La herencia de las tácticas de antiterrorismo de la administración Bush no puede ser barrida en una ola de retórica buenista sobre pasar página, ni desaparecerá progresivamente si aplicamos la sabiduría espiritual del Presidente Barack Obama de que éste debería ser un momento de "reflexión, no de retribución."
La revelación de que el director de la CIA Leon Panetta tumbó un programa secreto destinado presuntamente a asesinar líderes relevantes de Al Qaeda, y de que informó rápidamente al Congreso de su existencia, no sorprende. Viene siendo un objetivo presidencial desde hace tiempo decapitar a la red terrorista. A pesar de las reclamaciones Republicanas en torno a que el Presidente Bill Clinton abordó flexiblemente el terrorismo sólo como un problema de orden público, él había tomado medidas para autorizar lo que se reducía a una ejecución sobre el terreno de Osama bin Laden, según la Comisión del 11 de Septiembre.
El riesgo no reside en lo que Congreso y opinión pública saben ya de los planes clandestinos del Presidente George W. Bush, sino en lo que no sabemos. Que el Vicepresidente Dick Cheney estuviera profundamente implicado, y el que pudiera haber estado detrás del extraordinario nivel de secretismo aplicado al programa, agrava la inquietud.
En apenas unos días, se han encendido otras alarmas.
El fiscal general Eric Holder ha venido obstinada, y correctamente, siguiendo pistas de investigación en el uso de torturas a detenidos. Holder podría imputar a algunos que sobrepasaron hasta las directrices llamativamente permisivas y casi seguro ilegales inventadas por la administración Bush a modo de justificación.
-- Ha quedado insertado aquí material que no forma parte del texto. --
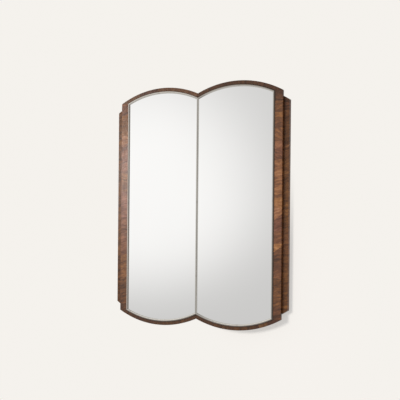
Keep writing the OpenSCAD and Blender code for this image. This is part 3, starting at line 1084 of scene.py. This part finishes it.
class MIRROR_OT_studio(bpy.types.Operator):
    """Sets up the pale wall and floor, the soft light and the camera"""

    bl_idname = "mirror.studio"
    bl_label = "Studio"

    def paper(self, look):
        """Paper that glows evenly, takes a soft shadow at the lower right and is clear behind."""
        f = Finish("studio_paper")
        x, _, z = f.split(f.here())
        right = f.minus(x, SHADOW_AT.x)
        down = f.math("DIVIDE", f.minus(z, SHADOW_AT.z), SHADOW_TALL)
        away = f.math("SQRT", f.plus(f.times(right, right), f.times(down, down)))
        matt = f.fade(away, *SHADOW_FADE, 0.5, 0.0)
        tooth = f.fade(f.noise(f.here(), 300.0), 0.2, 0.8, 0.0, 0.03)
        paper = f.mix(tooth, look.paper, tone("#e9e5df"))
        f.dress(f.mix(matt, BLACK, f.mix(1.0, paper, PAPER_GAIN, "MULTIPLY")), 1.0,
                Specular_IOR_Level=0.0, Emission_Strength=1.0)
        f.feed(f.shader.inputs["Emission Color"], f.mix(matt, paper, BLACK))
        behind = f.node("ShaderNodeNewGeometry").outputs["Backfacing"]
        clear = f.node("ShaderNodeBsdfTransparent").outputs[0]
        both = f.node("ShaderNodeMixShader", {0: behind, 1: f.shader.outputs[0], 2: clear})
        f.feed(f.tree.nodes["Material Output"].inputs["Surface"], both.outputs[0])
        f.material.cycles.emission_sampling = "NONE"
        return f.material

    def sheet(self, name, paper, drop, **turn):
        """A big sheet of paper that only the camera sees."""
        settle()
        bpy.ops.mesh.primitive_plane_add(size=STUDIO_SPAN, location=(0.0, 0.0, MIDDLE - drop),
                                         **turn)
        bpy.ops.object.transform_apply(location=True, rotation=True)
        sheet = bpy.context.object
        sheet.name = name
        sheet.data.materials.append(paper)
        sheet.visible_diffuse = sheet.visible_glossy = sheet.visible_shadow = False
        sheet.visible_transmission = False
        return sheet

    def lamp(self, name, turn, lift, energy, angle, pieces="", tint=LAMP_WHITE):
        """A soft sun, turned from the mirror's front and lifted, in degrees; it lights only the
        pieces whose names end as given, or the whole mirror."""
        turn, lift = math.radians(turn), math.radians(lift)
        towards = Vector((math.sin(turn) * math.cos(lift), -math.cos(turn) * math.cos(lift),
                          math.sin(lift)))
        bpy.ops.object.light_add(type="SUN", location=towards * 4,
                                 rotation=towards.to_track_quat("Z", "Y").to_euler())
        lamp = bpy.context.object
        lamp.name = name
        lamp.data.energy = energy
        lamp.data.angle = angle
        lamp.data.color = tint
        lit = bpy.data.collections.new(f"{name}_lights")
        for piece in bpy.context.scene.objects:
            if piece.name.endswith(pieces) and (pieces or "studio" not in piece.name):
                lit.objects.link(piece)
        lamp.light_linking.receiver_collection = lit
        return lamp

    def room(self, context, look):
        """World light: a pale window at the left, haze round it and dusk at the right."""
        world = bpy.data.worlds.new("studio_room")
        context.scene.world = world
        world.use_nodes = True
        world.node_tree.nodes.clear()
        f = Graph(world.node_tree)
        x, y, z = f.split(f.node("ShaderNodeTexCoord").outputs["Generated"])
        turn = f.math("DEGREES", f.math("ARCTAN2", x, f.times(y, -1.0)))
        lift = f.math("DEGREES", f.math("ARCSINE", z))

        def beyond(value, middle, below, above):
            """How far a value lies from the middle, with 1 at either limit."""
            off = f.minus(value, middle)
            return f.math("MAXIMUM", f.math("DIVIDE", off, above), f.math("DIVIDE", off, -below))

        aside, above = beyond(turn, -32.1, 16.0, 10.3), beyond(lift, 3.1, 7.7, 10.6)
        out = f.plus(f.times(aside, aside), f.times(above, above))
        window = f.math("EXPONENT", f.times(f.times(out, out), -1.0))
        haze = f.times(f.fade(lift, -14.0, 14.0, 0.95, 1.04), look.haze)
        for fade in ((turn, -85.0, -50.0, 1.05, 1.0), (turn, -14.0, 14.0, 1.0, 0.22)):
            haze = f.times(haze, f.fade(*fade))
        haze = f.plus(haze, f.fade(turn, 30.0, 75.0, 0.0, 0.72))
        for fade in ((z, -0.7, -0.2, 1.15, 1.0), (z, 0.25, 0.65, 1.0, 0.92)):
            haze = f.times(haze, f.fade(*fade))
        shine = f.plus(haze, f.times(window, look.window))
        shine = f.times(shine, f.fade(y, 0.0, 0.1, 1.0, 0.6))
        shine = f.mix(1.0, shine, ROOM_TINT, "MULTIPLY")
        fill = f.times(f.fade(y, 0.0, 0.1, 1.0, look.bounce), look.fill)
        fill = f.mix(1.0, fill, look.warmth, "MULTIPLY")
        path = f.node("ShaderNodeLightPath").outputs
        sky = f.mix(path["Is Diffuse Ray"], shine, fill)
        air = f.node("ShaderNodeBackground", {
            "Color": f.mix(path["Is Camera Ray"], sky, look.paper), "Strength": 1.0})
        f.feed(f.node("ShaderNodeOutputWorld").inputs["Surface"], air.outputs[0])

    def camera(self, context):
        bpy.ops.object.camera_add(location=CAMERA_AT)
        camera = context.object
        camera.name = "room_camera"
        aim = Matrix.Identity(3)
        for axis, angle in CAMERA_TURNS:
            aim = aim @ Matrix.Rotation(angle, 3, axis)
        camera.rotation_mode = "QUATERNION"
        camera.rotation_quaternion = (aim @ Matrix.Rotation(math.pi / 2, 3, "X")).to_quaternion()
        camera.data.sensor_width = 36.0
        camera.data.lens = CAMERA_LENS
        camera.data.shift_y = CAMERA_SHIFT
        camera.data.clip_end = 60.0
        context.scene.camera = camera

    def execute(self, context):
        look = context.scene.mirror_studio
        paper = self.paper(look)
        self.sheet("studio_wall", paper, 0.0, rotation=FACING_ROOM)
        self.sheet("studio_floor", paper, FLOOR_DROP)
        self.lamp("soft_lamp", -46, 40, look.lamp, look.softness).visible_glossy = False
        self.lamp("wall_lamp", -31, 18.5, look.lamp * WALL_LAMP, math.radians(17), "_wall",
                  look.glow[:3])
        self.lamp("sheen_lamp", -34, 5.2, look.sheen, math.radians(5), "veneered")
        self.lamp("bead_lamp", -50, 40, look.gleam, math.radians(50), "polished")
        self.lamp("rim_lamp", 138, 38, look.rim, math.radians(40)).visible_glossy = False
        self.room(context, look)
        self.camera(context)
        context.scene.view_settings.view_transform = "Standard"
        return {"FINISHED"}


class MIRROR_PT_pieces(bpy.types.Panel):
    """Lists the pieces and the sizes and colours behind them"""

    bl_label = "Wall Mirror"
    bl_idname = "MIRROR_PT_pieces"
    bl_space_type = "VIEW_3D"
    bl_region_type = "UI"
    bl_category = "Wall Mirror"

    def draw(self, context):
        layout = self.layout
        for operator in OPERATORS:
            layout.operator(operator.bl_idname)
        for group in GROUPS:
            values = getattr(context.scene, group)
            box = layout.box()
            for name in values.__annotations__:
                box.prop(values, name)


OPERATORS = (MIRROR_OT_stiles, MIRROR_OT_arch_rails, MIRROR_OT_beads, MIRROR_OT_panes,
             MIRROR_OT_wings, MIRROR_OT_carcass, MIRROR_OT_wall_clip, MIRROR_OT_clip_screws,
             MIRROR_OT_wall_pads, MIRROR_OT_studio)
GROUPS = {"mirror_sizes": MirrorSizes, "mirror_veneer": VeneerLook,
          "mirror_finish": FinishLook, "mirror_studio": StudioLook}


def register():
    for name, group in GROUPS.items():
        bpy.utils.register_class(group)
        setattr(bpy.types.Scene, name, PointerProperty(type=group))
    for operator in OPERATORS:
        bpy.utils.register_class(operator)
    bpy.utils.register_class(MIRROR_PT_pieces)


def unregister():
    bpy.utils.unregister_class(MIRROR_PT_pieces)
    for operator in reversed(OPERATORS):
        bpy.utils.unregister_class(operator)
    for name, group in reversed(GROUPS.items()):
        delattr(bpy.types.Scene, name)
        bpy.utils.unregister_class(group)


def main():
    register()
    bpy.ops.mirror.stiles()
    bpy.ops.mirror.arch_rails()
    bpy.ops.mirror.beads()
    bpy.ops.mirror.panes()
    bpy.ops.mirror.wings()
    bpy.ops.mirror.carcass()
    bpy.ops.mirror.wall_clip()
    bpy.ops.mirror.clip_screws()
    bpy.ops.mirror.wall_pads()
    bpy.ops.mirror.studio()
    settle()


if __name__ == "__main__":
    main()
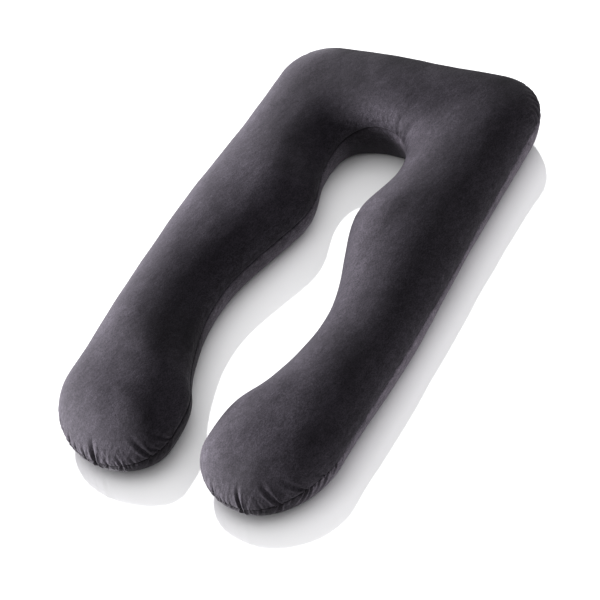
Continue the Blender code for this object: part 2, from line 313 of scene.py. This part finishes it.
def clamped_spline(knots, values, at, start=0.0, end=0.0):
    """Cubic through the knots with the slopes at both ends given."""
    x = np.asarray(knots, float)
    y = np.asarray(values, float)
    n = len(x)
    gap = np.diff(x)
    rise = np.diff(y) / gap
    system = np.zeros((n, n))
    right = np.zeros(n)
    system[0, 0] = 1.0
    right[0] = start
    system[-1, -1] = 1.0
    right[-1] = end
    for i in range(1, n - 1):
        system[i, i - 1] = gap[i]
        system[i, i] = 2.0 * (gap[i - 1] + gap[i])
        system[i, i + 1] = gap[i - 1]
        right[i] = 3.0 * (gap[i] * rise[i - 1] + gap[i - 1] * rise[i])
    slope = np.linalg.solve(system, right)
    k = np.clip(np.searchsorted(x, at, side="right") - 1, 0, n - 2)
    t = (at - x[k]) / gap[k]
    low = (1 + 2 * t) * (1 - t) ** 2 * y[k] + t * (1 - t) ** 2 * gap[k] * slope[k]
    high = t * t * (3 - 2 * t) * y[k + 1] + t * t * (t - 1) * gap[k] * slope[k + 1]
    return low + high


def head_stretches(arm):
    """Lengths of the outer edge beside the head, round its corner and along its edge to the middle line."""
    corner_x, corner_y = arm["corner"]
    straight = LENGTH - corner_y - arm["inner"][-1][1]
    bend = (corner_x + corner_y) / 2 * QUARTER_TURN
    return straight, bend, HALF_WIDTH - corner_x


def head_shares(arm):
    """Where the ribs stand on the way round the head, from 0 beside the neck to 1 at the middle line."""
    straight, bend, edge = head_stretches(arm)
    total = straight + bend + edge
    shares = [
        np.linspace(0.0, straight, SIDE_RIBS + 1),
        np.linspace(straight, straight + bend, CORNER_RIBS + 1)[1:],
        np.linspace(straight + bend, total, EDGE_RIBS + 1)[1:],
    ]
    return np.concatenate(shares) / total


def inner_edge(arm):
    points = np.array(arm["inner"] + (arm["neck_side"], (0.0, NECK_Y)))
    steps = np.sqrt(np.linalg.norm(np.diff(points, axis=0), axis=1))
    knots = np.concatenate([[0.0], np.cumsum(steps)])
    neck = knots[len(arm["inner"]) - 1]
    along = np.linspace(0.0, neck, ARM_RIBS)
    round_neck = neck + head_shares(arm)[1:] * (knots[-1] - neck)
    at = np.concatenate([along, round_neck])
    x = clamped_spline(knots, points[:, 0], at, 0.0, NECK_SLOPE)
    y = clamped_spline(knots, points[:, 1], at, LOBE_SLOPE, 0.0)
    return np.stack([x, y], axis=1)


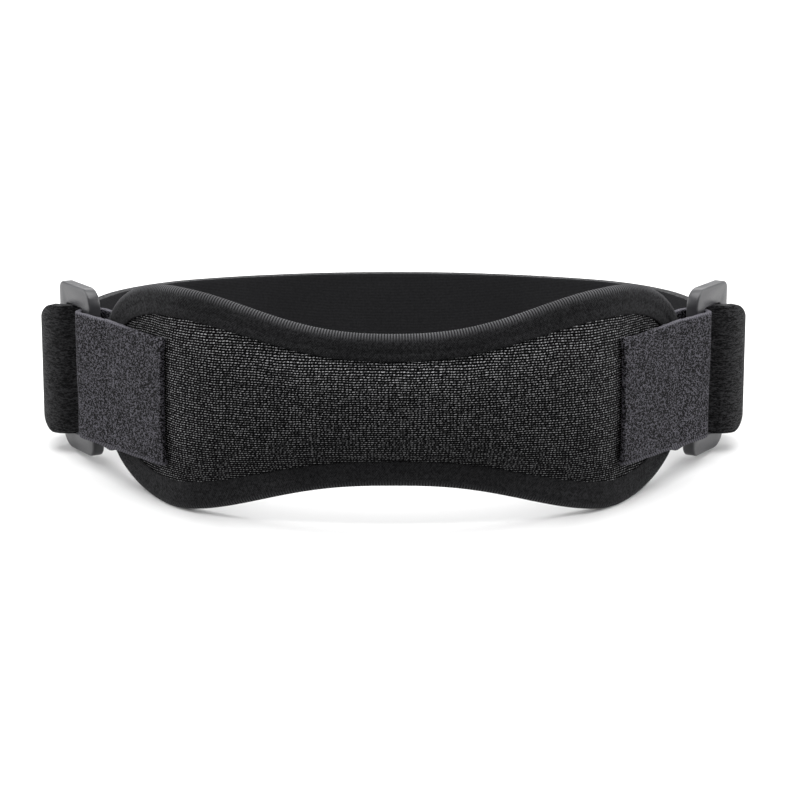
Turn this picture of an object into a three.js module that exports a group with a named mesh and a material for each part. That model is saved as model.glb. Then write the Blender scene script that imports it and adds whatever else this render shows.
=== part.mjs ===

Demasiados en el estamento oficial de Washington ven la imputación como una distracción política, y como una distracción incendiaria. Pero esto es en sí mismo una muestra de lo radicalmente que nuestra brújula moral se ha desviado. Es el deber de Holder imputar a aquellos que han violado la ley. Los cálculos políticos, hasta los que ayuden al presidente que le nombró, no deberían ser el factor decisivo.
Menos sangrientos que los grotescos detalles de torturas que es probable salgan a la luz en cualquier imputación son las muestras más recientes de que el programa de vigilancia sin garantía judicial iniciado por la administración Bush era más amplio de lo que se sabía. Esto aparecía en un informe de la inspección general de las cinco agencias que han tenido alguna implicación en la vigilancia, o en el uso de la información recabada a través de ella.
Los detalles de "las demás actividades de Inteligencia" llevadas a cabo a través de órdenes presidenciales que autorizaban la vigilancia siguen estando "clasificados," dicen los inspectores. Ellos observan que la vigilancia implicaba "actividades de recogida de información sin precedentes" y observaban que la conservación y el uso de este material debería ser "estrechamente vigilado."
Quién lo hizo y de qué se enteró dentro de esta enorme red sigue siendo algo desconocido. Lo que sabemos, gracias al informe, es que la información ha sido conservada en el seno de la operación -- para quién sabe qué finalidad.
Contra más examinan fiscal general, Congreso e investigadores independientes lo que los defensores de la administración Bush afirman es un camino ya recorrido, más obstáculos encuentran y más contaminado parece el terreno. La administración Obama tiene buenos motivos para querer mirar para otro lado. Es cierto que en una era de enfrentamiento, cualquier iniciativa por pedir cuentas a los que violaron la ley en el pasado será presentada como justificación política del fracaso a la hora de sacar adelante legislaciones importantes en temas tan cruciales como energía o sanidad.
Esto es otra gran mentira.
Para empezar los Republicanos del Congreso no están cooperando con la agenda de Obama. Acusadas diferencias entre los Demócratas han ralentizado el proceso en muchos asuntos. Si en los próximos meses se hace poco o nada, no será porque esos excéntricos libertarios, activistas de los derechos humanos y escasos congresistas lo bastante aventurados para alinearse con ellos hayan descarrilado la agenda del presidente.
Los medios para adoptar alguna medida de transparencia ya están presentes en la legislación de una "comisión de la verdad," como la auspiciada por el presidente del Comité Judicial de la Cámara John Conyers, de Michigan. Habría sido fácil para la Casa Blanca permitir que esto, y una iniciativa similar en el Senado, saliera adelante sin grandes molestias. En lugar de eso, ha manifestado al Congreso que quiere que la idea desaparezca.
Pero la trampa que la Casa Blanca se puso a sí misma ha saltado. Habiendo afirmado que no miraría el pasado con rabia, ni tan siquiera con la intención de pedir cuentas a los que obraron mal, ahora se ve perseguida una semana tras otra por las nuevas revelaciones. Son muestras de que algunos tienen una conciencia que no puede ser acallada.